WORK INSTRUCTIONS → Output only the lines running from the line bearing "What OpenSCAD source" through the line bearing "flange_t = 1.2; // [0.8:0.1:2]", character for character.

INPUT RECORDS →

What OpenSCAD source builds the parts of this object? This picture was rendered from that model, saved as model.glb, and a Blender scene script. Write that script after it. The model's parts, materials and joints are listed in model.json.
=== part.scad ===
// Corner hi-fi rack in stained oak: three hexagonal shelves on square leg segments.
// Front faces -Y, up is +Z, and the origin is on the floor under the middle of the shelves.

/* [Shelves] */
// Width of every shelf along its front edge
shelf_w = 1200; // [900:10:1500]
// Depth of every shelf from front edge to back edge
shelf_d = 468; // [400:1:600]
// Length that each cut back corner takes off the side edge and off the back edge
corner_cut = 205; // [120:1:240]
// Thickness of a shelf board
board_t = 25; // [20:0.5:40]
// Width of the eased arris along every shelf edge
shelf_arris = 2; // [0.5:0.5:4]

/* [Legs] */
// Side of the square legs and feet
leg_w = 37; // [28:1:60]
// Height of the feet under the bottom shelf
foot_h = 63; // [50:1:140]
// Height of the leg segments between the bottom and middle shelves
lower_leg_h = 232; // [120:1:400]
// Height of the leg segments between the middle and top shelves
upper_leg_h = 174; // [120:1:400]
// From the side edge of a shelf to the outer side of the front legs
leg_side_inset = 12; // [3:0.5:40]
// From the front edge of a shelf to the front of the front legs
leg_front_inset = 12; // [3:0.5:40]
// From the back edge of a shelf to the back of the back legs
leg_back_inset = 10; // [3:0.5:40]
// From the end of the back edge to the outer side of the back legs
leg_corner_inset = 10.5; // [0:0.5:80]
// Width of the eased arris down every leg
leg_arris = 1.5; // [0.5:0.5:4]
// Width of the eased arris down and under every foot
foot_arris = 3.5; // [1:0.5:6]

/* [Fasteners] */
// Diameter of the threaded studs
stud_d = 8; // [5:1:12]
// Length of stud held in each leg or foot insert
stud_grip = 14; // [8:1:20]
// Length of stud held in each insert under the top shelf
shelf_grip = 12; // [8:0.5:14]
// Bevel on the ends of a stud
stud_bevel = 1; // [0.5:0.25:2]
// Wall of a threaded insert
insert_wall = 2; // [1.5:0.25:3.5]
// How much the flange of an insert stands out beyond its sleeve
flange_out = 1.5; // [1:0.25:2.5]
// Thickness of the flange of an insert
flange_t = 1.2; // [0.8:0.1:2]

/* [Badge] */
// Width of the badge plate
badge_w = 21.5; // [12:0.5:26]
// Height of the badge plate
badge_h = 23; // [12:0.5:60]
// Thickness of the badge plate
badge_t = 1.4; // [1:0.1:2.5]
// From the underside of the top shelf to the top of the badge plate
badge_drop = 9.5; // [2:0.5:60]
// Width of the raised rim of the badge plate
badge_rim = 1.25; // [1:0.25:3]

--

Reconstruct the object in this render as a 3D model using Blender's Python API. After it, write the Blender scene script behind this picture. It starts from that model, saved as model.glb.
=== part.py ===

SOLVED EXERCISE →
What OpenSCAD source builds the parts of this object? This picture was rendered from that model, saved as model.glb, and a Blender scene script. Write that script after it. The model's parts, materials and joints are listed in model.json.
=== part.scad ===
// Corner hi-fi rack in stained oak: three hexagonal shelves on square leg segments.
// Front faces -Y, up is +Z, and the origin is on the floor under the middle of the shelves.

/* [Shelves] */
// Width of every shelf along its front edge
shelf_w = 1200; // [900:10:1500]
// Depth of every shelf from front edge to back edge
shelf_d = 468; // [400:1:600]
// Length that each cut back corner takes off the side edge and off the back edge
corner_cut = 205; // [120:1:240]
// Thickness of a shelf board
board_t = 25; // [20:0.5:40]
// Width of the eased arris along every shelf edge
shelf_arris = 2; // [0.5:0.5:4]

/* [Legs] */
// Side of the square legs and feet
leg_w = 37; // [28:1:60]
// Height of the feet under the bottom shelf
foot_h = 63; // [50:1:140]
// Height of the leg segments between the bottom and middle shelves
lower_leg_h = 232; // [120:1:400]
// Height of the leg segments between the middle and top shelves
upper_leg_h = 174; // [120:1:400]
// From the side edge of a shelf to the outer side of the front legs
leg_side_inset = 12; // [3:0.5:40]
// From the front edge of a shelf to the front of the front legs
leg_front_inset = 12; // [3:0.5:40]
// From the back edge of a shelf to the back of the back legs
leg_back_inset = 10; // [3:0.5:40]
// From the end of the back edge to the outer side of the back legs
leg_corner_inset = 10.5; // [0:0.5:80]
// Width of the eased arris down every leg
leg_arris = 1.5; // [0.5:0.5:4]
// Width of the eased arris down and under every foot
foot_arris = 3.5; // [1:0.5:6]

/* [Fasteners] */
// Diameter of the threaded studs
stud_d = 8; // [5:1:12]
// Length of stud held in each leg or foot insert
stud_grip = 14; // [8:1:20]
// Length of stud held in each insert under the top shelf
shelf_grip = 12; // [8:0.5:14]
// Bevel on the ends of a stud
stud_bevel = 1; // [0.5:0.25:2]
// Wall of a threaded insert
insert_wall = 2; // [1.5:0.25:3.5]
// How much the flange of an insert stands out beyond its sleeve
flange_out = 1.5; // [1:0.25:2.5]
// Thickness of the flange of an insert
flange_t = 1.2; // [0.8:0.1:2]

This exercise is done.